Starting at the line that contains "outer_shell();", reproduce each line exactly up to and including the line that contains "Vector(map(max, high, point))". Reproduce nothing else.

>>>>>

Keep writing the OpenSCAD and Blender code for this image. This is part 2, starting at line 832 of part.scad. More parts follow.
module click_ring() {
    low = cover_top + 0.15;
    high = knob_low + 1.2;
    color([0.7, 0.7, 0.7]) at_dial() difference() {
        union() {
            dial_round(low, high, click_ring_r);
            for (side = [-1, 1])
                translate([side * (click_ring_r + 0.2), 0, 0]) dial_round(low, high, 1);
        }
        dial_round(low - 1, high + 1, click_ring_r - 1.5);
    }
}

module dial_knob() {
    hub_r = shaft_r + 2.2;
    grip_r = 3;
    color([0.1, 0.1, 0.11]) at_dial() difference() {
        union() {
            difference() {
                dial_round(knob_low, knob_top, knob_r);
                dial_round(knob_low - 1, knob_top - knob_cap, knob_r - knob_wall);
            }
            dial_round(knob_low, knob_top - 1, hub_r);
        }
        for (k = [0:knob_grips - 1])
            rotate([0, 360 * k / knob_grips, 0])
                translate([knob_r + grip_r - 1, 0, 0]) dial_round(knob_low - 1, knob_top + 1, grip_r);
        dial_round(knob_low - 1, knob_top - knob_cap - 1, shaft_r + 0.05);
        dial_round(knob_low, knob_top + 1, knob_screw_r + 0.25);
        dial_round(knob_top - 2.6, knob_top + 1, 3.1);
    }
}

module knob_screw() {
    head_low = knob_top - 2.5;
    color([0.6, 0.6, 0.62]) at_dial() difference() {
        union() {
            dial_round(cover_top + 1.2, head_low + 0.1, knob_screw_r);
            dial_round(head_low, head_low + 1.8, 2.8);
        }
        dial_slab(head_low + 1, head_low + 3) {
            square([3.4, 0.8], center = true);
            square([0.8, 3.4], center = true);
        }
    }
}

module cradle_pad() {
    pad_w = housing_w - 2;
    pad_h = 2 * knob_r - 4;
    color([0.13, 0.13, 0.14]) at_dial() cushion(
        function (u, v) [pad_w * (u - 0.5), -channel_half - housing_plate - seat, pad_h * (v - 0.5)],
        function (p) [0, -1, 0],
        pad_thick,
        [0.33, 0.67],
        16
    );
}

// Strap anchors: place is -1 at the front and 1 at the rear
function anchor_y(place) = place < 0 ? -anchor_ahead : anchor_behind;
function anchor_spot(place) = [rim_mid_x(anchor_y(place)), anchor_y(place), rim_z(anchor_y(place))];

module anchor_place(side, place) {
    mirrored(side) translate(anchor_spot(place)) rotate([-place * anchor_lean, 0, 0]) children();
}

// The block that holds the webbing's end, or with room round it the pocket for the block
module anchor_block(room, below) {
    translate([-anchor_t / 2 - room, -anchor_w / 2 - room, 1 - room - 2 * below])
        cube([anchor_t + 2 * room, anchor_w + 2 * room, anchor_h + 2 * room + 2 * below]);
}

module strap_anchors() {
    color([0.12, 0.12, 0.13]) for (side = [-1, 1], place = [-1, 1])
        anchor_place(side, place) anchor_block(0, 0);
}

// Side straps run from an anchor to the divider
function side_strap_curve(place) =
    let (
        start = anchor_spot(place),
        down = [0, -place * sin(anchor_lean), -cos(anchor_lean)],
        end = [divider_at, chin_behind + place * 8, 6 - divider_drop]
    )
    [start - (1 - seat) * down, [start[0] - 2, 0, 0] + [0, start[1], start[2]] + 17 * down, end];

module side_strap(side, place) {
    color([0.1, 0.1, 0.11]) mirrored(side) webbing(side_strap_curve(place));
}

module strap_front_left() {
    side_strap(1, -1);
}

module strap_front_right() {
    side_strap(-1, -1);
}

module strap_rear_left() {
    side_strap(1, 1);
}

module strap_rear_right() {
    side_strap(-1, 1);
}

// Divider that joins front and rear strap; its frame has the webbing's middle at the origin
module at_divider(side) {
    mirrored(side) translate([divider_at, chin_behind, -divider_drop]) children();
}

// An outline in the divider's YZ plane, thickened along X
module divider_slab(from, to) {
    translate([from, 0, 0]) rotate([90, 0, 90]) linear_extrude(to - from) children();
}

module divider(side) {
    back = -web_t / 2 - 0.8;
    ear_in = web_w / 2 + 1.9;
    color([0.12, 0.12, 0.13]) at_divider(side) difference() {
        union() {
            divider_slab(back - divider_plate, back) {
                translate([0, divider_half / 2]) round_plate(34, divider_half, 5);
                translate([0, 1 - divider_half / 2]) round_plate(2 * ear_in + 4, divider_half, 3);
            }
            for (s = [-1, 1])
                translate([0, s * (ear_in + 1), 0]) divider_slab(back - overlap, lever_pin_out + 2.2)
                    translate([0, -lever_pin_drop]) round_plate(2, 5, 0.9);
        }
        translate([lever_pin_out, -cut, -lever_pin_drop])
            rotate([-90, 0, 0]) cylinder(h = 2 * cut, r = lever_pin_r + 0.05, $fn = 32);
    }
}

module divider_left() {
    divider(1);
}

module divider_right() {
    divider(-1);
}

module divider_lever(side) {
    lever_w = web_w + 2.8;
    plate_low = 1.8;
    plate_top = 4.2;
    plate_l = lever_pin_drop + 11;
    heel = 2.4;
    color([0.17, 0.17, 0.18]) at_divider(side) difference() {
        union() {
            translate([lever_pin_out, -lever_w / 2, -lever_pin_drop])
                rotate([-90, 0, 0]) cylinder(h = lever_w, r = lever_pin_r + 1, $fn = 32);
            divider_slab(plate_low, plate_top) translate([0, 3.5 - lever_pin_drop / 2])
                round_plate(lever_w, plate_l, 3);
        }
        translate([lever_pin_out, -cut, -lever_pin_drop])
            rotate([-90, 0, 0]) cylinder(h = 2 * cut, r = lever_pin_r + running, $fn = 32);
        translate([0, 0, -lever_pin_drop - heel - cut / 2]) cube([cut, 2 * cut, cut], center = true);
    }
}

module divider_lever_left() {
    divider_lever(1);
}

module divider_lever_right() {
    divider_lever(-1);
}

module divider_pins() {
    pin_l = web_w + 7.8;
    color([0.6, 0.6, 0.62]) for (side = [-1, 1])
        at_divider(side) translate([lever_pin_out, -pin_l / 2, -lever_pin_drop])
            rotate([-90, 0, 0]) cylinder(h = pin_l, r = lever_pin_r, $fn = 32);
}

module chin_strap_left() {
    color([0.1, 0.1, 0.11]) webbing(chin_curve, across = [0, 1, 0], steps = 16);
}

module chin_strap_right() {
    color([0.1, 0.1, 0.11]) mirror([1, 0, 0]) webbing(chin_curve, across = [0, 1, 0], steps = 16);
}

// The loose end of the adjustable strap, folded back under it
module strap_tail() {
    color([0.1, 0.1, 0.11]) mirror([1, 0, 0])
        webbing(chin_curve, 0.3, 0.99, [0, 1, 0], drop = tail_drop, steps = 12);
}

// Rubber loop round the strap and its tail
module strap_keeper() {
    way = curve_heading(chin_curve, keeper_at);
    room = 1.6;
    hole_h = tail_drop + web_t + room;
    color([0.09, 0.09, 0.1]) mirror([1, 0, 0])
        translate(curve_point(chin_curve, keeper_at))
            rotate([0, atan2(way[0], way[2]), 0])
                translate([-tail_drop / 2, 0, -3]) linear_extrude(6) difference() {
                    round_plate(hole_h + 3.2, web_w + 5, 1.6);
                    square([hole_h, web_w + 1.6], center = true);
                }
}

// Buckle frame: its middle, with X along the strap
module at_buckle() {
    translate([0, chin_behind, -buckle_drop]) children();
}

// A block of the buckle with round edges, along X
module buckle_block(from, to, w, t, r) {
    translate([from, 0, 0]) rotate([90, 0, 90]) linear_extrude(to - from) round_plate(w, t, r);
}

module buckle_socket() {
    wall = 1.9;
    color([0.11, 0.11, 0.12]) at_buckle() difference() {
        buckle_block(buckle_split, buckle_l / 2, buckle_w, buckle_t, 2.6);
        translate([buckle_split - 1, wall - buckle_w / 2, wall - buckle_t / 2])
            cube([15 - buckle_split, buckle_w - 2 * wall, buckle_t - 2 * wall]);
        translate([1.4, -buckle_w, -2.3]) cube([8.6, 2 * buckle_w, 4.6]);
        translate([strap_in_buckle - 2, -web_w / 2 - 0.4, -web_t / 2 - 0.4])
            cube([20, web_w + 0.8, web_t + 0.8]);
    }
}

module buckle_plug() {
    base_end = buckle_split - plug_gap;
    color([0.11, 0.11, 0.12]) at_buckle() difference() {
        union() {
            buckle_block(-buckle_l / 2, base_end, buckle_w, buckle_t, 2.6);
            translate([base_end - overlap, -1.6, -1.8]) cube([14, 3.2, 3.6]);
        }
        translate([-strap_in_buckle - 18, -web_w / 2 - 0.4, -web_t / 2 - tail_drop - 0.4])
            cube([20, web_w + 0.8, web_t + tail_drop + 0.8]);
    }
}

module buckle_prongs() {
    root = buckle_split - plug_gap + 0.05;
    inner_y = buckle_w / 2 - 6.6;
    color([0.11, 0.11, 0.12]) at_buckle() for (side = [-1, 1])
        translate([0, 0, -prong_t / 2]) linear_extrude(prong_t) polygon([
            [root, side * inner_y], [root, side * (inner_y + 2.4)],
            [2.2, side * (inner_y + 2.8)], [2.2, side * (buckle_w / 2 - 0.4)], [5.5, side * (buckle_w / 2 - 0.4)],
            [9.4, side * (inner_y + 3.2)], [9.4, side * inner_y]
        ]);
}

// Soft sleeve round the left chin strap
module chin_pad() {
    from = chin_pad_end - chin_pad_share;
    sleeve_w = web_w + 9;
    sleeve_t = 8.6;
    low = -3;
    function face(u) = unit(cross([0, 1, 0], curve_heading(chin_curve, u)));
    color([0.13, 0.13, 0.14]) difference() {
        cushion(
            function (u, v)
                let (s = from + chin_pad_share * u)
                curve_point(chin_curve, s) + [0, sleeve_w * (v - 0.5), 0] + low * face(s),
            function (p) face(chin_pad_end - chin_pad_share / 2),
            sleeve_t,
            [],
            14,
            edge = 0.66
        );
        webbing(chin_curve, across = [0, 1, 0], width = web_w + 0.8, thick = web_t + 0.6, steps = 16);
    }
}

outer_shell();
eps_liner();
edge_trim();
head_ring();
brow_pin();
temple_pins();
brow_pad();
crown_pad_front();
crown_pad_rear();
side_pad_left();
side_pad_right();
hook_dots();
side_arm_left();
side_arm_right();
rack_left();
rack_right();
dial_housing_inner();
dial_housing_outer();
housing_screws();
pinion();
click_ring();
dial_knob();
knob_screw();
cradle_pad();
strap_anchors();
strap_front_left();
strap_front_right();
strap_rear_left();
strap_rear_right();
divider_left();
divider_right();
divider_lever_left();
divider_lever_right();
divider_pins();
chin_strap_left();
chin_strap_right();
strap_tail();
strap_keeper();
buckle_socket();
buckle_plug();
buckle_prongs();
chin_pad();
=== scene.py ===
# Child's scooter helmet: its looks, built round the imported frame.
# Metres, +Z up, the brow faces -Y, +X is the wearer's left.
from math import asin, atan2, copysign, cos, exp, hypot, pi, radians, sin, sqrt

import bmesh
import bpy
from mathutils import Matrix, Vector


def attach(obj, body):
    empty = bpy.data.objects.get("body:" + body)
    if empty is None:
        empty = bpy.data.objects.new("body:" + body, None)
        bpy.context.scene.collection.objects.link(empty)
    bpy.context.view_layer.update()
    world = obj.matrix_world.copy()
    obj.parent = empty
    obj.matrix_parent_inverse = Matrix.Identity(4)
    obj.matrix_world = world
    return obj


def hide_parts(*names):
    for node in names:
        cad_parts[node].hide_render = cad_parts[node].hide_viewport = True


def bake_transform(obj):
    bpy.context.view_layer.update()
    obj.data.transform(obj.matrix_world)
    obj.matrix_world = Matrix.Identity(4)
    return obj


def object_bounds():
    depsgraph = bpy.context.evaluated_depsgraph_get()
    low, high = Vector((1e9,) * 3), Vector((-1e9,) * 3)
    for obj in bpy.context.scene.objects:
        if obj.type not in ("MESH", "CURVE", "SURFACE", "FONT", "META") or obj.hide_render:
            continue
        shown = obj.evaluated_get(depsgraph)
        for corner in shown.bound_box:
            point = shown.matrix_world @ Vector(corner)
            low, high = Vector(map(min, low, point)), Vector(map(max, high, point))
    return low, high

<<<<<

_Finished answer:_
outer_shell();
eps_liner();
edge_trim();
head_ring();
brow_pin();
temple_pins();
brow_pad();
crown_pad_front();
crown_pad_rear();
side_pad_left();
side_pad_right();
hook_dots();
side_arm_left();
side_arm_right();
rack_left();
rack_right();
dial_housing_inner();
dial_housing_outer();
housing_screws();
pinion();
click_ring();
dial_knob();
knob_screw();
cradle_pad();
strap_anchors();
strap_front_left();
strap_front_right();
strap_rear_left();
strap_rear_right();
divider_left();
divider_right();
divider_lever_left();
divider_lever_right();
divider_pins();
chin_strap_left();
chin_strap_right();
strap_tail();
strap_keeper();
buckle_socket();
buckle_plug();
buckle_prongs();
chin_pad();
=== scene.py ===
# Child's scooter helmet: its looks, built round the imported frame.
# Metres, +Z up, the brow faces -Y, +X is the wearer's left.
from math import asin, atan2, copysign, cos, exp, hypot, pi, radians, sin, sqrt

import bmesh
import bpy
from mathutils import Matrix, Vector


def attach(obj, body):
    empty = bpy.data.objects.get("body:" + body)
    if empty is None:
        empty = bpy.data.objects.new("body:" + body, None)
        bpy.context.scene.collection.objects.link(empty)
    bpy.context.view_layer.update()
    world = obj.matrix_world.copy()
    obj.parent = empty
    obj.matrix_parent_inverse = Matrix.Identity(4)
    obj.matrix_world = world
    return obj


def hide_parts(*names):
    for node in names:
        cad_parts[node].hide_render = cad_parts[node].hide_viewport = True


def bake_transform(obj):
    bpy.context.view_layer.update()
    obj.data.transform(obj.matrix_world)
    obj.matrix_world = Matrix.Identity(4)
    return obj


def object_bounds():
    depsgraph = bpy.context.evaluated_depsgraph_get()
    low, high = Vector((1e9,) * 3), Vector((-1e9,) * 3)
    for obj in bpy.context.scene.objects:
        if obj.type not in ("MESH", "CURVE", "SURFACE", "FONT", "META") or obj.hide_render:
            continue
        shown = obj.evaluated_get(depsgraph)
        for corner in shown.bound_box:
            point = shown.matrix_world @ Vector(corner)
            low, high = Vector(map(min, low, point)), Vector(map(max, high, point))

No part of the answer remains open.